Hunting through all the contemporary clothing, this was the vintage piece I found. Love it!
4. Coso con Cosas
This space is run by Priscilla in her own home. You can feel the warmth and love she puts in her project. A lifetime second-hand user, she values sustainability as well as the patterns and sewing techniques found in all these old pieces. She is gifted with sewing abilities and will fix or alter anything you need at the moment. That same gift is used for upcycling vintage pieces to make them usable. You will find very unique vintage and vintage-upcycled selection beside a local pottery selection and a women’s “Fanzinoteca” where she also writes (a selection of printed pamphlets advocating for different interests).
This two dresses where remodeled by Priscilla and this 70’s short was rescued from a factory that closed. It is new with the original tag sewn in the pocket as it was done in the old days.
5. No Fake
The girls behind No Fake, Aldana and Abigail, have the attitude needed to run a space that wants to break the binary men-women dressing code.

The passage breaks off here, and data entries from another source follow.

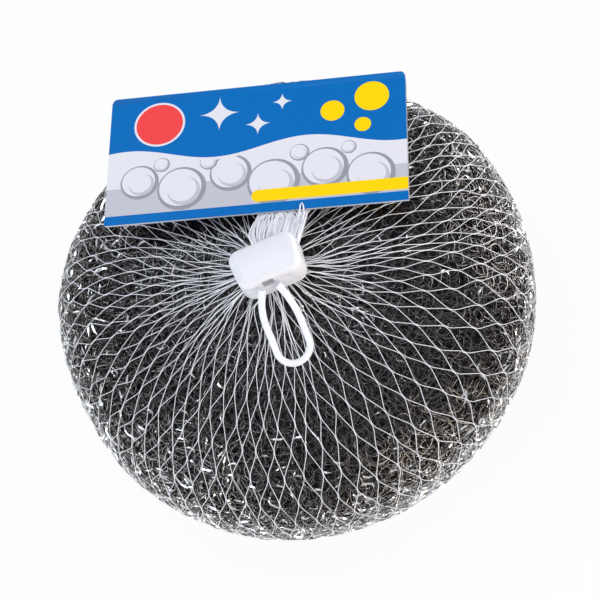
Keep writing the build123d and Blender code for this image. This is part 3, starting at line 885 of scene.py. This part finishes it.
tail_paths[:, 1:-1] = (tail_paths[:, :-2] + 2 * tail_paths[:, 1:-1] + tail_paths[:, 2:]) / 4
tail_field = np.zeros(tail_paths.shape)
tail_field[..., 0] = tail_paths[..., 1] / mm
tail_field[..., 1] = tail_share[:, None] * tail_sway_spread
tail_paths[..., 0] += ripple(tail_field, tail_sway_wavelength, 31) * tail_sway

# The sprung strand starts and ends in the bundle, and bends back over the card's edge in between.
sprung_root = np.array([(5.6, 3.0, -0.9), (6.6, 3.0, -1.3)]) * mm
sprung_bend = np.array([
    (6.0, -1.5, 0.9),
    (6.3, 1.0, 0.3),
    (6.7, 1.6, 0.0),
    (7.1, 0.6, 0.5),
    (7.2, -1.6, 0.4),
]) * mm
sprung_path = np.concatenate([sprung_root[:1], sprung_bend + card_edge, sprung_root[1:]])


def tail_part(paths):
    """Round strands along paths given in the header's frame, as a part of one piece in the shared frame."""
    placed = paths @ header_turn.T + header_pivot
    across, outward = strand_frames(placed, np.broadcast_to(np.array([0.0, 0.0, 1.0]), placed.shape))
    profile = round_profile(thin_strand_sides, tail_strand_radius)
    return carried_profile(placed, across, outward, profile, False)


tail_parts = [tail_part(tail_paths), tail_part(sprung_path[None])]
net_tail = built_piece("net_tail_strands", tail_parts, net_plastic, True)
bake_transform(net_tail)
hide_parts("net_tail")

# Header card. One sheet of coated board folded at its far edge, with the net's tail glued between its leaves.
# It is printed on the outside faces and over the fold, and the cut edges and the inside show the bare board.
card_width = 80.0
card_height = 40.5
fold_radius = board_fold / mm
print_depth = 0.12

# The print, in millimetres along the card and up it: a wave with a pale border between a blue ground and a
# white one, bubbles under it, a coral disc, shine stars and yellow dots above it, and two bands at the foot.
# A bubble is drawn as discs over each other, given by their shift and their radius against the bubble's.
wave_length_rate = 0.13
wave_start = 0.9
wave_swing = 2.1
wave_middle = 20.5
wave_border = 0.9
shadow_top = 11.0
bubbles = (
    ((9.0, 12.5), 5.2), ((20.5, 9.5), 6.6), ((33.5, 13.0), 5.6), ((45.0, 9.0), 7.0), ((58.5, 12.0), 6.2),
    ((70.5, 9.0), 6.4), ((27.5, 17.0), 2.4), ((51.8, 17.3), 2.6), ((64.8, 17.6), 2.0), ((14.8, 17.4), 2.2),
)
coral_centre = (13.6, 30.4)
coral_radius = 6.4
coral_border = 0.6
stars = (((30.0, 32.0), 5.6), ((40.5, 27.6), 3.6), ((47.0, 34.0), 2.8))
star_power = 0.55
dots = (((71.0, 33.0), 4.6), ((60.5, 29.5), 3.2), ((68.5, 24.3), 2.2))
strip_start = (41.0, 5.1)
strip_half_width = 1.8
foot_band = 2.7
bare = hex_colour("cfccca")
white_ink = hex_colour("e6e3ea")
blue = hex_colour("006bb8")
yellow = hex_colour("ffd600")
coral = hex_colour("f5484a")
grey = hex_colour("9a9aa2")
pale = hex_colour("c4c3cc")
bubble_ring_shares = (
    ((0.0, 0.0), 1.0, grey),
    ((-0.06, 0.06), 0.86, white_ink),
    ((0.1, -0.12), 0.66, pale),
    ((0.02, -0.02), 0.58, white_ink),
)

# Coated board, offset printed and varnished: flat bright inks under a thin even gloss.
board_print, tree = new_material("coated_board_with_glossy_print")
place_node = add_node(tree, "Attribute", attribute_name="card_place")
axes = add_node(tree, "SeparateXYZ", {0: place_node.outputs["Vector"]})
along = axes.outputs["X"]
rise = axes.outputs["Y"]
inward = axes.outputs["Z"]
flat_place = add_node(tree, "CombineXYZ", {0: along, 1: rise})


def inked(ground, ink, mask):
    """The ground colour with an ink laid over it where the mask is set."""
    return add_node(tree, "Mix", {0: mask, 6: ground, 7: ink}, data_type="RGBA").outputs[2]


def disc(centre, radius):
    """A mask inside a circle: the distance from its centre is less than its radius."""
    away = add_node(tree, "VectorMath", {0: flat_place.outputs[0], 1: (*centre, 0)}, operation="DISTANCE")
    inside = add_node(tree, "Math", {0: away.outputs["Value"], 1: radius}, operation="LESS_THAN")
    return inside.outputs[0]


def star(centre, radius):
    """A mask inside a shine star of four thin points: the distances along the card and up it, each raised to
    a power below one, add up to less than the radius raised to it."""
    away = add_node(tree, "VectorMath", {0: flat_place.outputs[0], 1: (*centre, 0)}, operation="SUBTRACT")
    size = add_node(tree, "VectorMath", {0: away.outputs[0]}, operation="ABSOLUTE")
    sides = add_node(tree, "SeparateXYZ", {0: size.outputs[0]})
    across = add_node(tree, "Math", {0: sides.outputs[0], 1: star_power}, operation="POWER")
    upward = add_node(tree, "Math", {0: sides.outputs[1], 1: star_power}, operation="POWER")
    reach = add_node(tree, "Math", {0: across.outputs[0], 1: upward.outputs[0]}, operation="ADD")
    inside = add_node(tree, "Math", {0: reach.outputs[0], 1: radius**star_power}, operation="LESS_THAN")
    return inside.outputs[0]


shadow = add_node(tree, "Math", {0: rise, 1: shadow_top}, operation="LESS_THAN")
print_colour = inked(white_ink, pale, shadow.outputs[0])
for (bubble_along, bubble_rise), radius in bubbles:
    for (shift_along, shift_rise), ring, ink in bubble_ring_shares:
        centre = (bubble_along + shift_along * radius, bubble_rise + shift_rise * radius)
        print_colour = inked(print_colour, ink, disc(centre, ring * radius))
phase = add_node(tree, "Math", {0: along, 1: wave_length_rate, 2: wave_start}, operation="MULTIPLY_ADD")
sine = add_node(tree, "Math", {0: phase.outputs[0]}, operation="SINE")
wave = add_node(tree, "Math", {0: sine.outputs[0], 1: wave_swing, 2: wave_middle}, operation="MULTIPLY_ADD")
border = add_node(tree, "Math", {0: wave.outputs[0], 1: wave_border}, operation="SUBTRACT")
for edge, ink in ((border, white_ink), (wave, blue)):
    above = add_node(tree, "Math", {0: rise, 1: edge.outputs[0]}, operation="GREATER_THAN")
    print_colour = inked(print_colour, ink, above.outputs[0])
print_colour = inked(print_colour, white_ink, disc(coral_centre, coral_radius + coral_border))
print_colour = inked(print_colour, coral, disc(coral_centre, coral_radius))
for centre, radius in stars:
    print_colour = inked(print_colour, white_ink, star(centre, radius))
for centre, radius in dots:
    print_colour = inked(print_colour, yellow, disc(centre, radius))
level = add_node(tree, "Math", {0: rise, 1: strip_start[1], 2: strip_half_width}, operation="COMPARE")
past = add_node(tree, "Math", {0: along, 1: strip_start[0]}, operation="GREATER_THAN")
strip = add_node(tree, "Math", {0: level.outputs[0], 1: past.outputs[0]}, operation="MULTIPLY")
print_colour = inked(print_colour, yellow, strip.outputs[0])
print_colour = inked(print_colour, yellow, disc(strip_start, strip_half_width))
foot = add_node(tree, "Math", {0: rise, 1: foot_band}, operation="LESS_THAN")
print_colour = inked(print_colour, blue, foot.outputs[0])

# The printed face is where the distance from the fold's middle is the board's outer radius.
past_fold = add_node(tree, "Math", {0: rise, 1: card_height - fold_radius}, operation="SUBTRACT")
fold_rise = add_node(tree, "Math", {0: past_fold.outputs[0], 1: 0.0}, operation="MAXIMUM")
fold_depth = add_node(tree, "Math", {0: inward, 1: fold_radius}, operation="ADD")
from_fold = add_node(tree, "CombineXYZ", {0: fold_rise.outputs[0], 1: fold_depth.outputs[0]})
outer = add_node(tree, "VectorMath", {0: from_fold.outputs[0]}, operation="LENGTH")
printed = add_node(tree, "Math", {
    0: outer.outputs["Value"],
    1: fold_radius - print_depth,
}, operation="GREATER_THAN")
lacquer = add_node(tree, "BsdfPrincipled", {
    "Base Color": inked(bare, print_colour, printed.outputs[0]),
    "Roughness": 0.3,
    "Specular IOR Level": 0.12,
})
add_node(tree, "OutputMaterial", {"Surface": lacquer.outputs["BSDF"]})
header_card = smooth_copy("header_card", "header", board_print)
card_vertices = np.zeros(len(header_card.data.vertices) * 3, np.float32)
header_card.data.vertices.foreach_get("co", card_vertices)
card_local = (card_vertices.reshape(-1, 3) - card_origin) @ card_turn / mm + np.array([card_width / 2, 0, 0])
card_place = header_card.data.attributes.new("card_place", "FLOAT_VECTOR", "POINT")
card_place.data.foreach_set("vector", card_local.astype(np.float32).ravel())

# Glue strip. Hot-melt glue, amber and waxy, between the leaves.
hot_melt = plastic("hot_melt_glue", "d8c792", 0.4, 0.3)
smooth_copy("glue_strip", "header", hot_melt)

# Inner turns, core and gather of the sleeve, and the flat wire tied round the gather. They are hidden in the
# ball, show only when it is taken apart, and keep the shapes they are packed with.
for node in ("sleeve_middle_turn", "sleeve_inner_turn", "sleeve_core", "centre_gather"):
    smooth_copy(node, "scrubber", deep_zinc)

# Galvanised tie, rolled flat: plain light grey zinc with a soft sheen.
tie_steel, tree = new_material("flat_galvanised_tie")
tie_skin = add_node(tree, "BsdfPrincipled", {
    "Base Color": hex_colour("b9b9bd"),
    "Metallic": 1.0,
    "Roughness": 0.35,
})
add_node(tree, "OutputMaterial", {"Surface": tie_skin.outputs["BSDF"]})
smooth_copy("tie_wire", "scrubber", tie_steel)
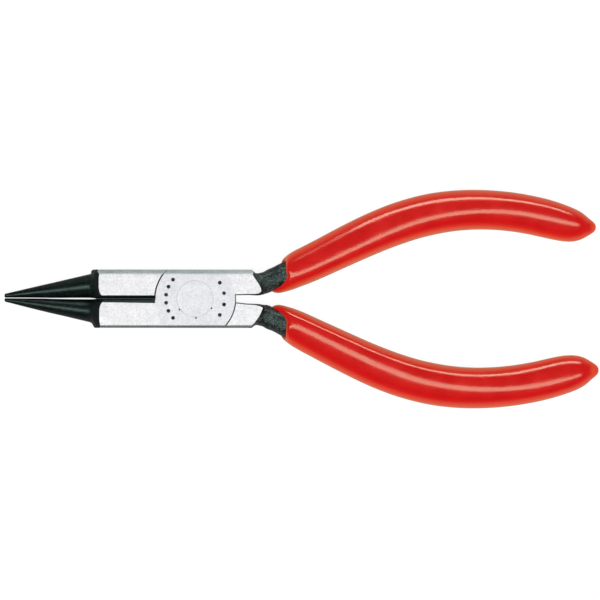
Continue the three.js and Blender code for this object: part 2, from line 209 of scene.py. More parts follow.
def loft_object(name, rows, start, end, slots=(), face_slot=0):
    """rows: array (n, sides, 3). Closed with a fan to a pole at each end."""
    rows = np.asarray(rows, float)
    n, m, _ = rows.shape
    verts = np.vstack([rows.reshape(-1, 3), [start], [end]])
    faces = []
    for i in range(n - 1):
        for j in range(m):
            k = (j + 1) % m
            faces.append((i * m + j, i * m + k, (i + 1) * m + k, (i + 1) * m + j))
    for j in range(m):
        k = (j + 1) % m
        faces.append((k, j, n * m))
        faces.append(((n - 1) * m + j, (n - 1) * m + k, n * m + 1))
    vol = 0.0
    for f in faces:
        for t in range(1, len(f) - 1):
            vol += np.dot(verts[f[0]], np.cross(verts[f[t]], verts[f[t + 1]]))
    if vol < 0:
        faces = [tuple(reversed(f)) for f in faces]
    return new_object(name, verts, faces, slots, [face_slot] * len(faces))


def prism_object(name, outline, lo, hi, axis="z", slots=(), side_slots=None, cap_slot=0):
    """A closed prism. outline is in XY for axis z and in YZ for axis x."""
    pts = [tuple(p) for p in outline]
    area = sum(a[0] * b[1] - b[0] * a[1] for a, b in zip(pts, pts[1:] + pts[:1]))
    side_slots = list(side_slots) if side_slots is not None else [cap_slot] * len(pts)
    if area < 0:
        pts = pts[::-1]
        side_slots = side_slots[::-1]
        side_slots = side_slots[1:] + side_slots[:1]
    n = len(pts)
    if axis == "z":
        verts = [(x, y, lo) for x, y in pts] + [(x, y, hi) for x, y in pts]
    else:
        verts = [(lo, y, z) for y, z in pts] + [(hi, y, z) for y, z in pts]
    faces = [tuple(range(n))[::-1], tuple(range(n, 2 * n))]
    slot = [cap_slot, cap_slot]
    for i in range(n):
        k = (i + 1) % n
        faces.append((i, k, n + k, n + i))
        slot.append(side_slots[i])
    return new_object(name, verts, faces, slots, slot)


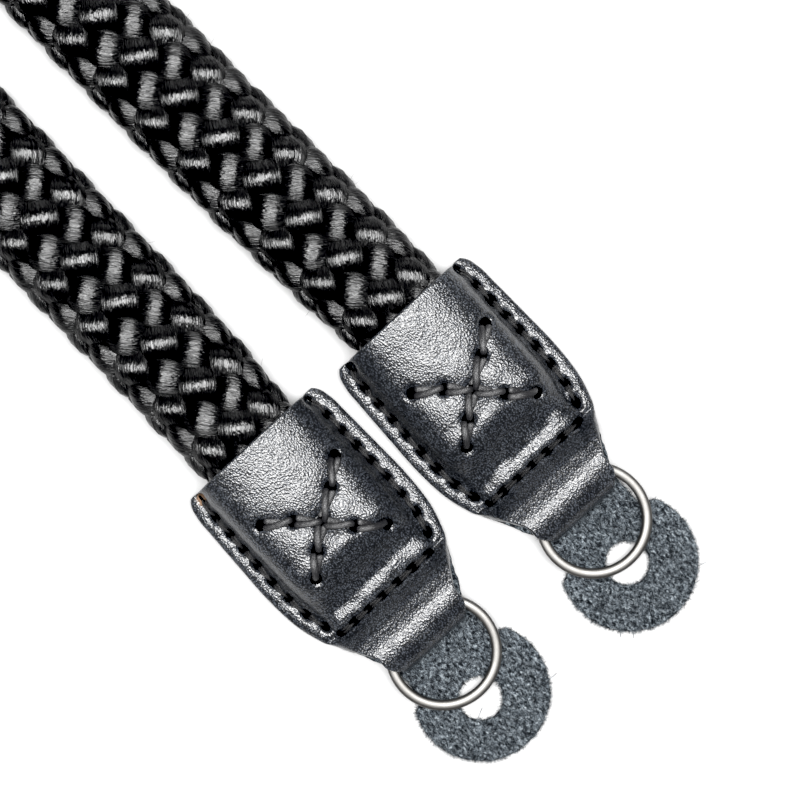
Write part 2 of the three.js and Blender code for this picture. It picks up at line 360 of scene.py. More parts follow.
strandSettings = lengths(
    pitch=60.2,  # one strand's advance in a full turn round the cord
    midHalfWidth=7.25, midHalfThickness=2.55, halfWidth=2.38, halfThickness=0.5, droop=0.16,
    wave=0.66,  # how far a strand rises over and dips under the others
    topReach=6.6,  # surface width for a turn of one radian at the top
    firstOver=(29, 29),  # a top crossing's distance from each end of the cord
    endMargin=1.6, ripple=0.07,
) | {
    "eachWay": 8,
    "swell": 0.07,  # a strand is wider where it lies on top
    "lean": 34.6,  # a strand's angle to the cord on its top face
    "turned": (-1.8, 2.0),  # the weave's turn round the cord at the left and the right tab
    "stepsPerCrossing": 5, "sides": 10, "sectionPowers": (0.8, 0.9), "widthRipple": 0.05,
    "rippleSteps": (90, 5.3, 9.1),  # of the ripple's noise: along, from strand to strand, by way
}


def cordShares(past):
    places, *shares = cordSettings["squeezes"]
    return [np.interp(past, places, share) for share in shares]


def cordInTab(past):
    wide, thick = cordShares(past / strap["pocketDepth"])
    halfThickness = thick * cordSettings["thickness"] / 2
    middle = strap["backThickness"] + strap["seatGap"] + halfThickness
    return wide * cordSettings["width"] / 2, halfThickness, middle


# The middle line as a fine run of points, on smooth curves through the route
def cordLine():
    s = cordSettings
    route = [Vector((x, y, s["height"])) for x, y in s["route"]]
    route[0].z = route[-1].z = s["tabHeight"]
    for share in (0, 0.5, 1):
        past = share * strap["pocketDepth"]
        left, right = (
            Vector((tabX(end), tabMouth(end) - past, cordInTab(past)[2])) for end in ends.values()
        )
        route = [left, *route, right]
    points = [2 * route[0] - route[1], *route, 2 * route[-1] - route[-2]]
    line = []
    for before, start, stop, after in zip(points, points[1:], points[2:], points[3:]):
        handles = start + (stop - before) / 6, stop - (after - start) / 6
        line += geometry.interpolate_bezier(start, *handles, stop, s["pathSteps"] + 1)[:-1]
    return np.array([*line, route[-1]])


# Gives the cord's middle, its directions and its squeeze at any distance from its left end
class CordFrame:
    def __init__(self):
        self.line = cordLine()
        self.along = runAlong(self.line)
        self.length = float(self.along[-1])
        tangent = np.gradient(self.line, self.along, axis=0)
        share = 1 - np.minimum(self.along, self.length - self.along) / strap["pocketDepth"]
        self.columns = [*self.line.T, *tangent.T, *cordShares(share)]

    def at(self, distance):
        x, y, z, *tangent, wide, thick = (np.interp(distance, self.along, c) for c in self.columns)
        tangent = unit(np.stack(tangent, axis=-1))
        left = unit(np.stack((-tangent[..., 1], tangent[..., 0], 0 * tangent[..., 0]), axis=-1))
        return np.stack((x, y, z), axis=-1), left, np.cross(tangent, left), wide, thick

    # Points on a flattened oval: angle 0 is the top, a quarter turn the left side
    def surface(self, distance, angle, halfWidth, halfThickness):
        middle, left, up, wide, thick = self.at(distance)
        flatSides, flatFaces = cordSettings["flatter"]
        across = wide * halfWidth * np.sin(angle) * (1 - flatSides * np.cos(angle) ** 2)
        upward = thick * halfThickness * np.cos(angle) * (1 + flatFaces * np.sin(angle) ** 2)
        return middle + left * across[..., None] + up * upward[..., None]


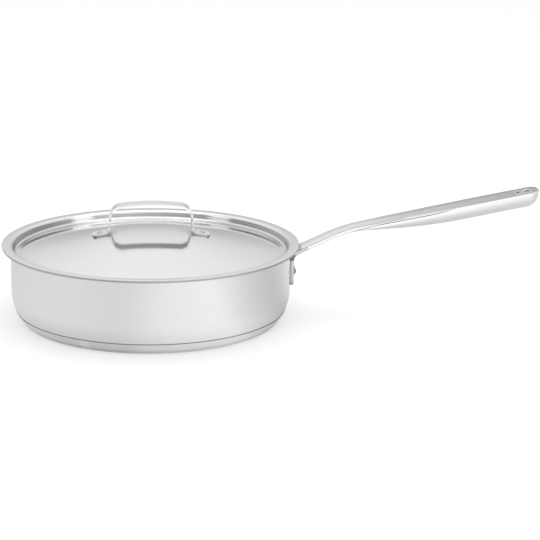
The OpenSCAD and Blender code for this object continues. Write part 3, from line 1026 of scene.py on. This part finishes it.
def make_floor():
    """Pale floor; the camera and the metal see it lifted to white, shadows kept. The node
    that picks the lift's strength has its two values at its inputs 2 and 3."""
    bm = bmesh.new()
    bmesh.ops.create_grid(bm, x_segments=1, y_segments=1, size=FLOOR_HALF * MM)
    floor = new_object("floor", bm)
    n = Nodes(bpy.data.materials.new("floor"))
    n.feed((FLOOR_GREY, FLOOR_GREY, FLOOR_GREY, 1), n.shader.inputs["Base Color"])
    n.feed(FLOOR_ROUGH, n.shader.inputs["Roughness"])
    n.feed(0.0, n.shader.inputs["Specular IOR Level"])
    rays = n.add("ShaderNodeLightPath").outputs
    to_camera = rays["Is Camera Ray"]
    seen = n.math("MAXIMUM", n.math("MAXIMUM", to_camera, rays["Is Glossy Ray"]),
                  rays["Is Transmission Ray"])
    level = n.add("ShaderNodeMix", data_type="FLOAT")
    for value, into in ((to_camera, 0), (floor_glow(n), 2), (FLOOR_LIFT, 3)):
        n.feed(value, level.inputs[into])
    lift = n.add("ShaderNodeEmission")
    n.feed(level.outputs[0], lift.inputs["Strength"])
    plain = n.shader.outputs[0]
    lifted = n.mix_shaders(FLOOR_LIFT_SHARE, plain, lift.outputs[0])
    n.feed(n.mix_shaders(seen, plain, lifted), n.tree.nodes["Material Output"].inputs[0])
    floor.data.materials.append(n.owner)
    floor.location.z = -FLOOR_DROP * MM


def area_light(name, place, target, size, power):
    """Oblong lamp; places and sizes in metres."""
    data = bpy.data.lights.new(name, "AREA")
    data.shape = "RECTANGLE"
    data.size, data.size_y = size
    data.energy = power
    light = bpy.data.objects.new(name, data)
    light.location = place
    aim = Vector(target) - Vector(place)
    light.rotation_euler = aim.to_track_quat("-Z", "Y").to_euler()
    bpy.context.scene.collection.objects.link(light)


def make_lights():
    area_light("top", place=(0.1, 0.1, 1.5), target=(0.1, 0, 0), size=(1.4, 1.0), power=5)
    area_light("left", place=(-1.5, -0.6, 0.9), target=(0, 0, 0.05), size=(0.6, 1.0), power=1.5)
    area_light("right", place=(1.6, -0.7, 0.9), target=(0.1, 0, 0.05), size=(0.6, 1.0), power=2)


def dress_nodes(materials):
    """Gives each CAD mesh the material of the piece that is drawn in its place."""
    for name, material in materials.items():
        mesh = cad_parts[name].data
        mesh.materials.clear()
        mesh.materials.append(material)


make_camera()
make_world()
make_floor()
make_lights()
spun = spun_steel()
lid = lid_steel()
brushed = brushed_steel()
bail = bail_steel()
polished = polished_steel()
# Painted shade, for the dark lines at seams and in the tube's hole
dark = painted_shade_steel()
shaded_studs = shaded_rivet_steel()
edge = shaded_cut_edge()
make_pan(spun, edge)
make_base(spun, dark)
make_strip(brushed, polished, dark, shaded_rough_cut())
make_shell(polished)
make_tube(polished, dark)
make_handle_rivets(shaded_studs)
make_lid(lid, edge)
make_bail(bail, unpolished_shaded_steel())
make_lid_rivets(shaded_studs)
dress_nodes({"pan_body": spun, "base_core": aluminium(), "base_cap": spun,
             "handle_strip": brushed, "handle_shell": polished, "hang_tube": polished,
             "handle_rivets": shaded_studs, "lid_shell": lid, "lid_handle": bail, "lid_rivets": shaded_studs})

bpy.context.scene.view_settings.view_transform = "Standard"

They got married in 2018 and started this project together. “We have always been into clothes,” they told me. They started selling their own clothes at university, then through Instagram, and now they have a showroom in downtown Mendoza.
You will find mostly vintage pieces, many of which they have remodeled or upcycled themselves, and a few new-with-tags pieces from closed-down stores in the ’70s. It’s not a huge selection but is full of unique pieces and big enough to find something for you. They have adults and kids sections. If you are a vintage lover mom, you will understand how irresistible Vintage children’s clothes are. I had to control myself.
A vintage dress, shorts rescued from a damaged overall and upcycled crop from a vintage men’s T shirt.
It will make me really happy to know that the next time you need something you tried secondhand before running impulsively to the mall. I guarantee that when you find YOUR piece, besides the happiness for finding what you need and the savings, you will feel satisfied for choosing to help our world stay green for many generations. Please do let me know how it goes.